A co-worker described him as a married father who had worked for their company, Masonry Preservation Group, for more than 20 years.
“He was good people and he was a safe guy,” said colleague Robert Howard, who arrived on scene from a nearby project.
The lift struck the corner of a five-story apartment building and knocked down a traffic pole and traffic light before crashing into two parked vehicles on the street.
Three people in cars were treated for minor injuries from falling debris, including a woman in her 70s who suffered a broken arm. Tenants in the 13-unit apartment complex were evacuated, and none were injured. No one was inside the top-floor corner apartment that suffered the most damage.

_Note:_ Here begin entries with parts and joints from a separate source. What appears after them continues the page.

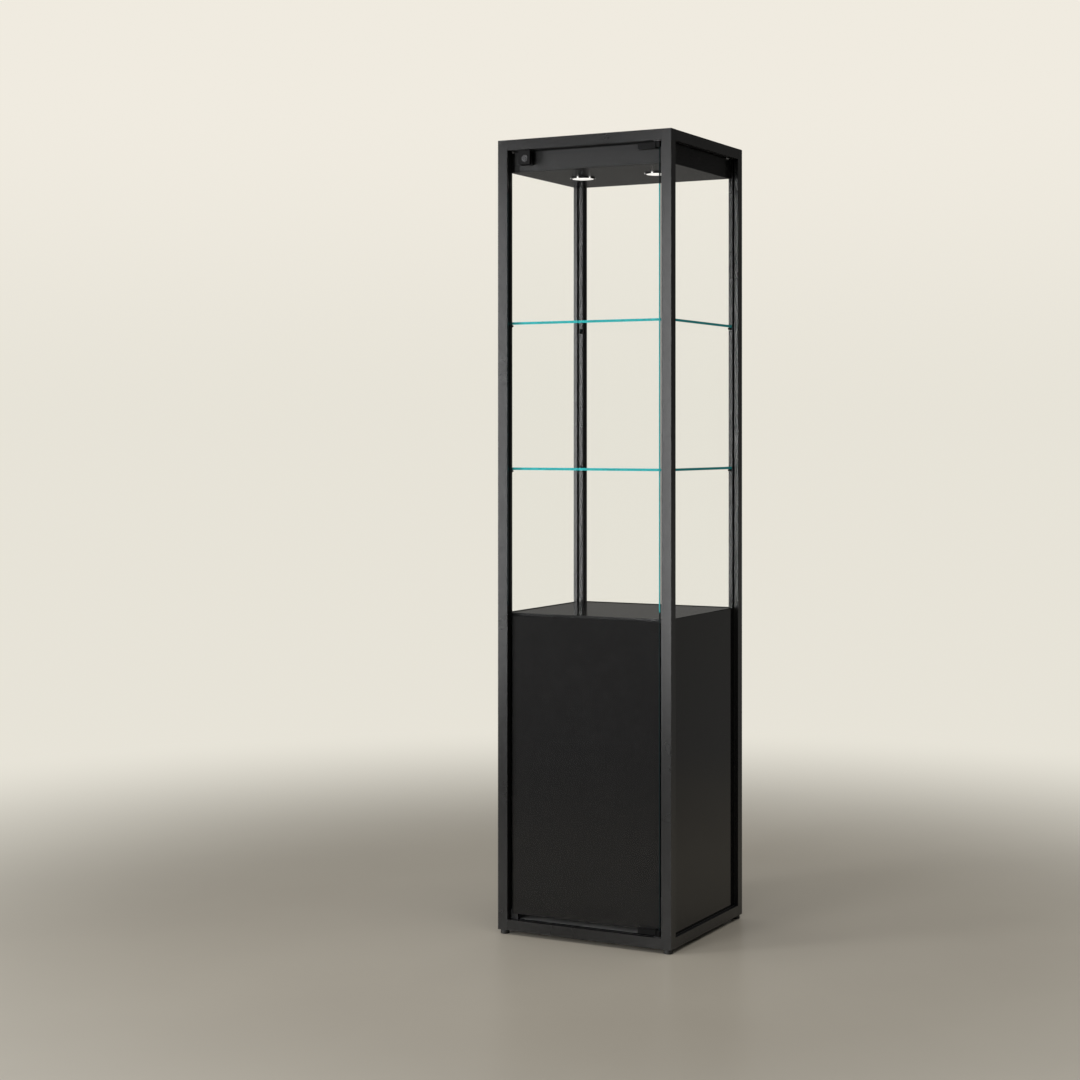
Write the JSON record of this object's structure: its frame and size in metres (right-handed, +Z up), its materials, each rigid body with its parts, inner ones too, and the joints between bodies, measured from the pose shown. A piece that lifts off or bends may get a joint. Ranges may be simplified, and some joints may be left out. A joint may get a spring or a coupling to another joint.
{
  "type": "china cabinet",
  "caption": "Tall free-standing display cabinet with a black aluminium frame, a full-height locking glass door, glass shelves, a lit canopy and a closed black base.",
  "frame": {"origin": "on the floor, under the middle of the cabinet", "axes": "the door faces -Y, +X is the viewer's right where the door is hinged, and +Z is up"},
  "size_m": [0.45, 0.42, 1.88],
  "materials": {
    "black_powder_coat": "satin",
    "black_plastic": "matte",
    "cast_zinc": "as cast",
    "foot_plastic": "matte",
    "zinc_steel": "zinc plated",
    "polished_steel": "polished",
    "black_laminate": "satin laminate",
    "black_steel": "black oxide",
    "clear_glass": "clear toughened",
    "shelf_glass": "clear toughened, polished edges",
    "black_gloss_glass": "high gloss",
    "black_backing": "gloss film",
    "black_rubber": "matte",
    "black_hardware": "satin",
    "canopy_sheet": "satin",
    "lamp_lens": "opal, lit",
    "heat_sink": "cast",
    "driver_case": "satin",
    "wire_sheath": "matte",
    "key_barrel": "satin nickel"
  },
  "bodies": {
    "cabinet": {"post_front_left": "black_powder_coat", "post_front_right": "black_powder_coat", "post_rear_left": "black_powder_coat", "post_rear_right": "black_powder_coat", "bottom_rail_front": "black_powder_coat", "bottom_rail_rear": "black_powder_coat", "bottom_rail_left": "black_powder_coat", "bottom_rail_right": "black_powder_coat", "top_rail_front": "black_powder_coat", "top_rail_rear": "black_powder_coat", "top_rail_left": "black_powder_coat", "top_rail_right": "black_powder_coat", "post_caps": "black_plastic", "pivot_bushes": "black_plastic", "corner_connectors_bottom": "cast_zinc", "corner_connectors_top": "cast_zinc", "deck_brackets": "zinc_steel", "spot_springs": "polished_steel", "base_board": "black_laminate", "deck": "black_laminate", "top_panel": "black_laminate", "fixing_screws": "black_steel", "pane_left": "clear_glass", "pane_right": "clear_glass", "pane_rear": "clear_glass", "lower_panel_left": "black_gloss_glass", "lower_panel_right": "black_gloss_glass", "lower_panel_rear": "black_gloss_glass", "gasket_left": "black_rubber", "gasket_right": "black_rubber", "gasket_rear": "black_rubber", "door_stop": "black_rubber", "cable_grommet": "black_rubber", "shelf_studs": "black_hardware", "canopy_tray": "canopy_sheet", "canopy_fascia": "canopy_sheet", "spot_bezels": "canopy_sheet", "spot_lenses": "lamp_lens", "spot_housings": "heat_sink", "led_driver": "driver_case", "led_wires": "wire_sheath"},
    "door": {"door_glass": "clear_glass", "door_backing": "black_backing", "pivot_clamps": "black_hardware", "pivot_pins": "polished_steel", "door_pads": "black_rubber", "door_grub_screws": "black_steel", "lock_housing": "black_hardware"},
    "lock_barrel": {"lock_barrel": "key_barrel"},
    "lock_bolt": {"lock_bolt": "zinc_steel"},
    "shelf_upper": {"shelf_upper": "shelf_glass"},
    "shelf_lower": {"shelf_lower": "shelf_glass"},
    "foot_front_left": {"foot_pad_front_left": "foot_plastic", "foot_stem_front_left": "zinc_steel"},
    "foot_front_right": {"foot_pad_front_right": "foot_plastic", "foot_stem_front_right": "zinc_steel"},
    "foot_rear_left": {"foot_pad_rear_left": "foot_plastic", "foot_stem_rear_left": "zinc_steel"},
    "foot_rear_right": {"foot_pad_rear_right": "foot_plastic", "foot_stem_rear_right": "zinc_steel"}
  },
  "joints": [
    {"name": "door_swing", "type": "hinge", "parent": "cabinet", "child": "door", "pos_m": [0.187, -0.1975, 0.945], "axis": [0, 0, 1], "range_deg": [0, 105]},
    {"name": "lock_turn", "type": "hinge", "parent": "door", "child": "lock_barrel", "pos_m": [-0.154, -0.1975, 1.834], "axis": [0, 1, 0], "range_deg": [0, 90]},
    {"name": "bolt_slide", "type": "slide", "parent": "door", "child": "lock_bolt", "axis": [0, 0, 1], "range_m": [0, 0.008]},
    {"name": "shelf_upper_lift", "type": "slide", "parent": "cabinet", "child": "shelf_upper", "axis": [0, 0, 1], "range_m": [0, 0.02]},
    {"name": "shelf_lower_lift", "type": "slide", "parent": "cabinet", "child": "shelf_lower", "axis": [0, 0, 1], "range_m": [0, 0.02]},
    {"name": "foot_front_left_level", "type": "slide", "parent": "cabinet", "child": "foot_front_left", "axis": [0, 0, -1], "range_m": [0, 0.008]},
    {"name": "foot_front_right_level", "type": "slide", "parent": "cabinet", "child": "foot_front_right", "axis": [0, 0, -1], "range_m": [0, 0.008]},
    {"name": "foot_rear_left_level", "type": "slide", "parent": "cabinet", "child": "foot_rear_left", "axis": [0, 0, -1], "range_m": [0, 0.008]},
    {"name": "foot_rear_right_level", "type": "slide", "parent": "cabinet", "child": "foot_rear_right", "axis": [0, 0, -1], "range_m": [0, 0.008]}
  ],
  "couplings": [
    {"joint": "lock_turn", "follows": "bolt_slide", "rad_per_m": 196.3}
  ]
}
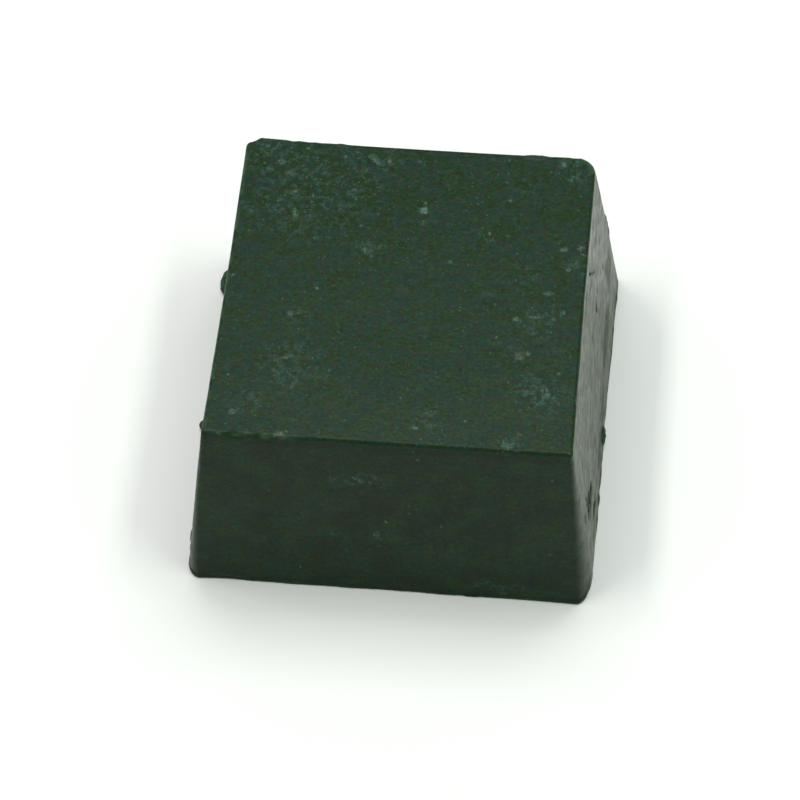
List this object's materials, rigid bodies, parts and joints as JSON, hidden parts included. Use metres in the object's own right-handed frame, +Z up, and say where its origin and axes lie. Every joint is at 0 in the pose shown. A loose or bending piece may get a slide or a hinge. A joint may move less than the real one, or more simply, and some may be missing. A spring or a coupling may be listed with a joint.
{
  "type": "polishing compound block",
  "caption": "Dark-green cast block of wax-bound compound or chalk with drafted sides, flat top and base, rim nibs and clinging crumbs.",
  "frame": {"origin": "centre of the flat base, on the surface that the block rests on", "axes": "+Z up, out of the smaller face; +X to the right and +Y to the rear, square to the sides"},
  "size_m": [0.0477, 0.0472, 0.025],
  "materials": {
    "cast_compound": "satin",
    "broken_compound": "matte",
    "brown_grit": "satin"
  },
  "bodies": {
    "root": {"cast_block": "cast_compound", "rear_left_flake": "broken_compound", "left_rim_bead": "brown_grit", "left_rim_crumb": "broken_compound", "right_rim_crumb": "broken_compound"}
  },
  "joints": []
}
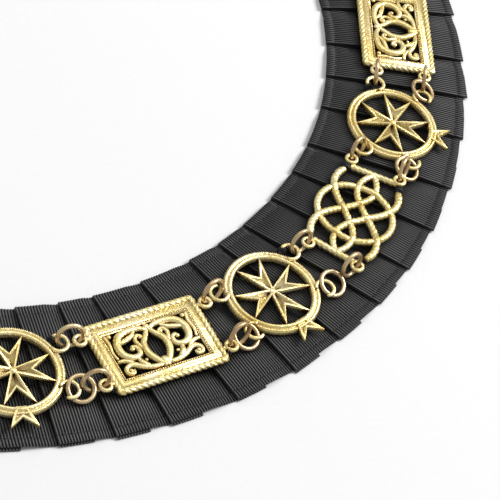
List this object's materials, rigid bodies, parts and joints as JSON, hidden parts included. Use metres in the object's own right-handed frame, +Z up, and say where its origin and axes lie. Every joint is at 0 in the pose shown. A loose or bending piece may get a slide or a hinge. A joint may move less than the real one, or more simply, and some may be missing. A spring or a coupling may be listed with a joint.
{
  "type": "chain of office",
  "caption": "Ceremonial chain of cast gilt ring, plate and knot links sewn flat on a circular collar of knife-pleated black ribbon.",
  "frame": {"origin": "centre of the collar, on the surface that it lies on", "axes": "+Z up out of the collar's face, -Y towards the wearer's front centre link, +X to the right seen from above"},
  "size_m": [0.4712, 0.4712, 0.0151],
  "materials": {
    "ribbon": "ribbed grosgrain, soft sheen",
    "gilt_metal": "cast and gilded, finely grained, bright edges",
    "worn_gilt_wire": "worn gilt wire, smooth"
  },
  "bodies": {
    "root": {"ribbon_collar": "ribbon", "cross_link_01": "gilt_metal", "cross_link_02": "gilt_metal", "cross_link_03": "gilt_metal", "cross_link_04": "gilt_metal", "cross_link_05": "gilt_metal", "cross_link_06": "gilt_metal", "cross_link_07": "gilt_metal", "cross_link_08": "gilt_metal", "cross_link_09": "gilt_metal", "cross_link_10": "gilt_metal", "cross_link_11": "gilt_metal", "plate_link_01": "gilt_metal", "plate_link_02": "gilt_metal", "plate_link_03": "gilt_metal", "plate_link_04": "gilt_metal", "plate_link_05": "gilt_metal", "plate_link_06": "gilt_metal", "knot_link_01": "gilt_metal", "knot_link_02": "gilt_metal", "knot_link_03": "gilt_metal", "knot_link_04": "gilt_metal", "knot_link_05": "gilt_metal", "jump_ring_inner_01": "worn_gilt_wire", "jump_ring_inner_02": "worn_gilt_wire", "jump_ring_inner_03": "worn_gilt_wire", "jump_ring_inner_04": "worn_gilt_wire", "jump_ring_inner_05": "worn_gilt_wire", "jump_ring_inner_06": "worn_gilt_wire", "jump_ring_inner_07": "worn_gilt_wire", "jump_ring_inner_08": "worn_gilt_wire", "jump_ring_inner_09": "worn_gilt_wire", "jump_ring_inner_10": "worn_gilt_wire", "jump_ring_inner_11": "worn_gilt_wire", "jump_ring_inner_12": "worn_gilt_wire", "jump_ring_inner_13": "worn_gilt_wire", "jump_ring_inner_14": "worn_gilt_wire", "jump_ring_inner_15": "worn_gilt_wire", "jump_ring_inner_16": "worn_gilt_wire", "jump_ring_inner_17": "worn_gilt_wire", "jump_ring_inner_18": "worn_gilt_wire", "jump_ring_inner_19": "worn_gilt_wire", "jump_ring_inner_20": "worn_gilt_wire", "jump_ring_inner_21": "worn_gilt_wire", "jump_ring_inner_22": "worn_gilt_wire"}
  },
  "joints": []
}
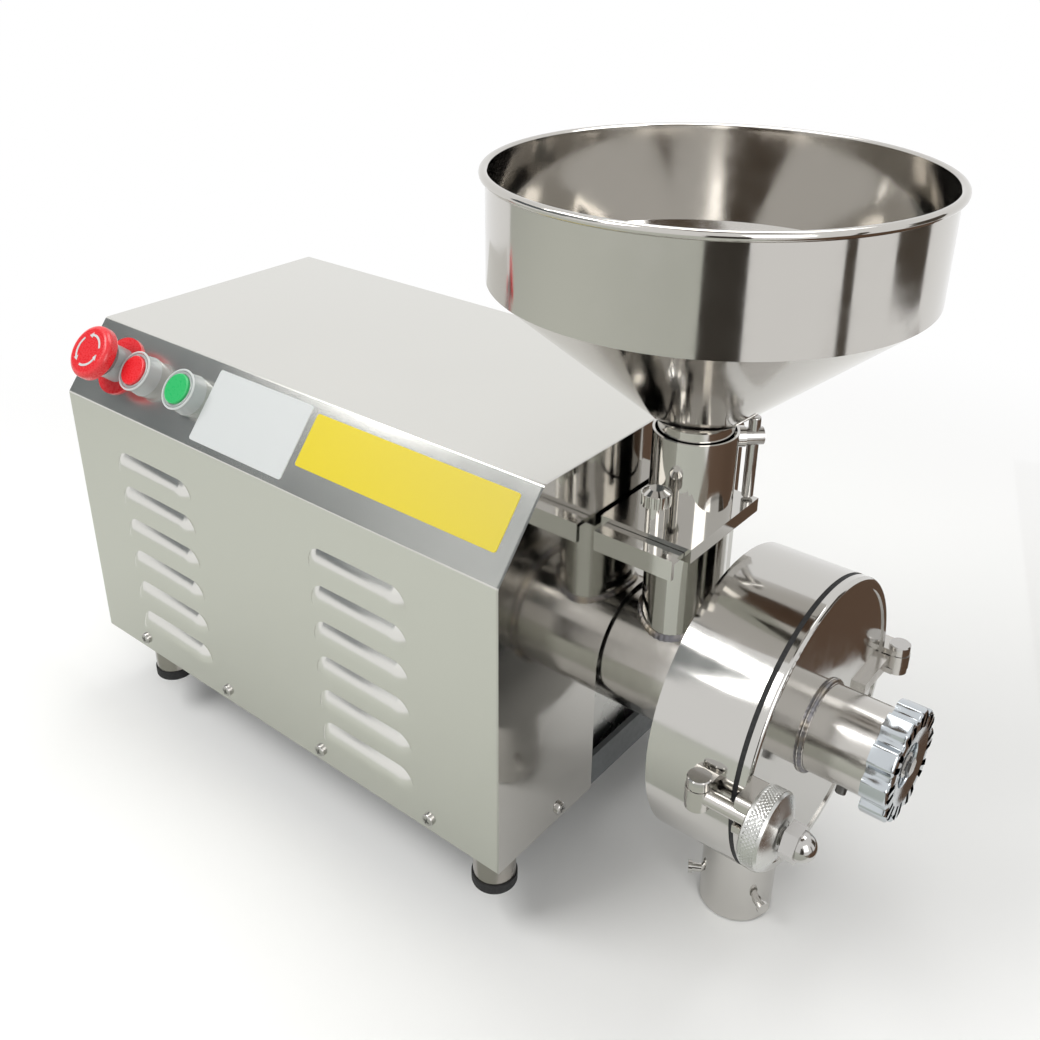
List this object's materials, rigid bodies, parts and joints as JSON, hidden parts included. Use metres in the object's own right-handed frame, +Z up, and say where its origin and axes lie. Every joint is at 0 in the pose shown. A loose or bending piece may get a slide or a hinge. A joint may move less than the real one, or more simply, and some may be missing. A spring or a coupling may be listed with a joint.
{
  "type": "stone mill",
  "caption": "Electric stone mill with a steel housing, round grinding drum, grain hopper with slide gate, adjusting handwheel and outlet spout below.",
  "frame": {"origin": "on the table top that the feet stand on, below the shaft axis, under the outer face of the housing's right end plate", "axes": "+X along the shaft towards the handwheel, +Z up, +Y away from the side with the controls"},
  "size_m": [0.628, 0.2888, 0.4755],
  "materials": {
    "brushed_sheet": "brushed stainless sheet, soft lengthwise grain",
    "mirror_steel": "mirror polished stainless steel",
    "satin_steel": "turned and satin polished stainless steel",
    "plated_steel": "bright plated fasteners",
    "chromed_casting": "chrome plated iron casting",
    "cast_aluminium": "polished cast aluminium",
    "grey_paint": "satin grey paint on welded steel",
    "motor_paint": "satin paint on cast iron",
    "bearing_steel": "ground steel",
    "black_rubber": "matt black rubber",
    "black_plastic": "matt black nylon",
    "red_plastic": "glossy red moulded plastic",
    "green_plastic": "glossy green moulded plastic",
    "clear_plastic": "clear moulded plastic",
    "grey_plastic": "grey moulded plastic",
    "grindstone": "dressed abrasive stone"
  },
  "bodies": {
    "mill": {"base_frame": "grey_paint", "housing_cover": "brushed_sheet", "end_plate_right": "mirror_steel", "end_plate_left": "brushed_sheet", "feet": "satin_steel", "foot_pads": "black_rubber", "housing_screws": "plated_steel", "cable_glands": "black_plastic", "bearing_seat": "cast_aluminium", "motor_housing": "motor_paint", "motor_end_bells": "motor_paint", "ball_bearings": "bearing_steel", "motor_fan_cowl": "motor_paint", "shaft_seal": "black_rubber", "shaft_tube": "mirror_steel", "feed_tube": "mirror_steel", "gate_guide": "mirror_steel", "hopper_collar": "mirror_steel", "grinding_drum": "mirror_steel", "drum_gasket": "black_rubber", "drum_cover": "mirror_steel", "cover_neck": "satin_steel", "neck_set_screw": "bearing_steel", "clamp_bracket": "satin_steel", "pivot_pins": "plated_steel", "cover_lug": "satin_steel", "hinge_bracket": "satin_steel", "hinge_leaf": "satin_steel", "outlet_spout": "mirror_steel", "estop_ring": "red_plastic", "estop_collar": "grey_plastic", "button_bezels": "clear_plastic"},
    "shaft": {"motor_rotor": "bearing_steel", "motor_fan": "black_plastic", "motor_shaft": "bearing_steel", "shaft_coupling": "bearing_steel", "mill_shaft": "bearing_steel", "feed_screw": "satin_steel", "stone_carrier": "satin_steel", "rotating_stone": "grindstone"},
    "adjuster": {"stone_holder": "cast_aluminium", "fixed_stone": "grindstone"},
    "handwheel": {"adjust_spindle": "satin_steel", "handwheel": "chromed_casting", "handwheel_bolt": "plated_steel"},
    "gate": {"slide_gate": "mirror_steel"},
    "gate_lock": {"gate_lock_screw": "mirror_steel"},
    "hopper": {"hopper_bowl": "mirror_steel", "hopper_cone": "mirror_steel", "hopper_spout": "mirror_steel"},
    "hopper_clamp": {"hopper_clamp_screw": "plated_steel", "hopper_clamp_bar": "plated_steel"},
    "estop_plunger": {"estop_plunger": "grey_plastic"},
    "estop_head": {"estop_head": "red_plastic"},
    "stop_button": {"stop_button": "red_plastic"},
    "start_button": {"start_button": "green_plastic"},
    "swing_bolt": {"swing_bolt": "satin_steel", "acorn_nut": "plated_steel"},
    "clamp_washer": {"clamp_washer": "plated_steel"},
    "hand_nut": {"hand_nut": "cast_aluminium"}
  },
  "joints": [
    {"name": "shaft_spin", "type": "hinge", "parent": "mill", "child": "shaft", "pos_m": [0, 0, 0.123], "axis": [1, 0, 0], "continuous": true},
    {"name": "stone_travel", "type": "slide", "parent": "mill", "child": "adjuster", "axis": [1, 0, 0], "range_m": [-0.00061, 0.00301]},
    {"name": "handwheel_turn", "type": "hinge", "parent": "adjuster", "child": "handwheel", "pos_m": [0.175, 0, 0.123], "axis": [1, 0, 0], "range_deg": [-108, 540]},
    {"name": "gate_slide", "type": "slide", "parent": "mill", "child": "gate", "axis": [0, -1, 0], "range_m": [0, 0.05]},
    {"name": "gate_lock_turn", "type": "hinge", "parent": "mill", "child": "gate_lock", "pos_m": [0.033, -0.04, 0.25], "axis": [0, 0, 1], "range_deg": [0, 360]},
    {"name": "hopper_lift", "type": "slide", "parent": "mill", "child": "hopper", "axis": [0, 0, 1], "range_m": [0, 0.06]},
    {"name": "hopper_clamp_turn", "type": "hinge", "parent": "mill", "child": "hopper_clamp", "pos_m": [0.033, 0, 0.285], "axis": [0.7071, 0.7071, 0], "range_deg": [-90, 90]},
    {"name": "estop_press", "type": "slide", "parent": "mill", "child": "estop_plunger", "axis": [0, 0.7682, -0.6402], "range_m": [0, 0.005], "stiffness_N_per_m": 600, "springref_m": -0.003},
    {"name": "estop_twist", "type": "hinge", "parent": "estop_plunger", "child": "estop_head", "pos_m": [-0.377, -0.12219, 0.26147], "axis": [0, -0.7682, 0.6402], "range_deg": [-45, 0], "stiffness_Nm_per_rad": 0.05},
    {"name": "stop_press", "type": "slide", "parent": "mill", "child": "stop_button", "axis": [0, 0.7682, -0.6402], "range_m": [0, 0.003], "stiffness_N_per_m": 400, "springref_m": -0.002},
    {"name": "start_press", "type": "slide", "parent": "mill", "child": "start_button", "axis": [0, 0.7682, -0.6402], "range_m": [0, 0.003], "stiffness_N_per_m": 400, "springref_m": -0.002},
    {"name": "bolt_swing", "type": "hinge", "parent": "mill", "child": "swing_bolt", "pos_m": [0.11, -0.103, 0.1305], "axis": [0, 0, -1], "range_deg": [0, 110]},
    {"name": "washer_travel", "type": "slide", "parent": "swing_bolt", "child": "clamp_washer", "axis": [1, 0, 0], "range_m": [0, 0.00201]},
    {"name": "nut_turn", "type": "hinge", "parent": "clamp_washer", "child": "hand_nut", "pos_m": [0.1456, -0.103, 0.1305], "axis": [1, 0, 0], "range_deg": [0, 480]}
  ],
  "couplings": [
    {"joint": "stone_travel", "follows": "handwheel_turn", "m_per_rad": 0.00031831},
    {"joint": "washer_travel", "follows": "nut_turn", "m_per_rad": 0.00023873}
  ]
}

Tenants have been told they can return at 8 p.m. Monday, according to resident Anna Martin.
“I just heard a really loud crash, and looked out my window and saw the two cars — a car and a truck — smashed in,” said tenant Stephanie Watts, 22, who was at home a floor below the damaged unit.
Maintenance work had been under way for about a week on the roof of the First Presbyterian Church near Rittenhouse Square, a park at the center of an upscale neighborhood named for the square. A message left with Masonry Preservation Group of Merchantville, N.J., was not immediately returned Monday.
The lift initially fell relatively slowly but picked up speed after it struck the building, said witness Robert Lee, a construction worker at an unrelated project nearby.
“He didn’t scream. He was just trying to work the controls,” Lee said.